13 | Posted by lostinlosangeles | Aug 13, 01:50 PM

reading this thread just gave me obsessive compulsive disorder. i didn’t know it was contagious.

14 | Posted by tom waits | Aug 17, 01:31 PM

Who IS this guy, anyway?

15 | Posted by Argentius | Aug 18, 03:50 PM

Tacomadyte is becoming one of my most favoritest people.

Excited about the short films. Would love someday to see a collection of short films grouped together at a mainstream cinema (especially if it were the adult-drink-serving theater in Gig Harbor (nothing like drinking Merlot while watching Sideways)).

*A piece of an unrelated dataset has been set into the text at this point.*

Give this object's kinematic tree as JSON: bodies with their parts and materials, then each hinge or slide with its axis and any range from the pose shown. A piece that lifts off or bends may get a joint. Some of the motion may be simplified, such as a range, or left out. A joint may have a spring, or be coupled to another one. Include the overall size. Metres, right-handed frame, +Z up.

Know what was a great movie? The Princess Bride.

16 | Posted by frazzlebee | Aug 19, 08:08 AM

Princess Bride – eh. Too improbible. You want a great movie? Watch Predator. Now that’s a movie!

17 | Posted by Altered Chords | Aug 19, 08:18 AM

“Predator Bride” is a real ballbuster.

18 | Posted by Mofo from the Hood | Aug 19, 11:53 AM

Starship Troopers, dude.

19 | Posted by tom waits | Aug 19, 03:46 PM

I should mention that I served with the Federation’s Roughnecks during the invasion of Klendathu. Which is why I like that movie.

20 | Posted by tom waits | Aug 19, 03:49 PM

I wonder if Inigo Montoya (with sword) could beat up Arnold Schwartzenegger’s character in predator. (no sword needed – he can use logs and stuff)

Or if Inigo Montoya could beat up the actual predator thing?

Predator vs. Inigo Montoya?

21 | Posted by Altered Chords | Aug 19, 04:25 PM

In “Predator Bride 2” the predator bride stalks Arnold and then forces him into a compromising position where he busts a nut.

22 | Posted by Mofo from the Hood | Aug 19, 05:57 PM

OHHHHHH MOFO yeah and then just as arnold is about to sling some gogurt, the sequence cuts away to the face he makes in total recall pulling that tracking device out of his nose.

23 | Posted by lostinlosangeles | Aug 19, 09:21 PM

Totally humiliated, Arnold seeks revenge on the Predator Bride by enlisting help from his old friends RoboCop, the Six Million Dollar Man and Ellen Degenerate.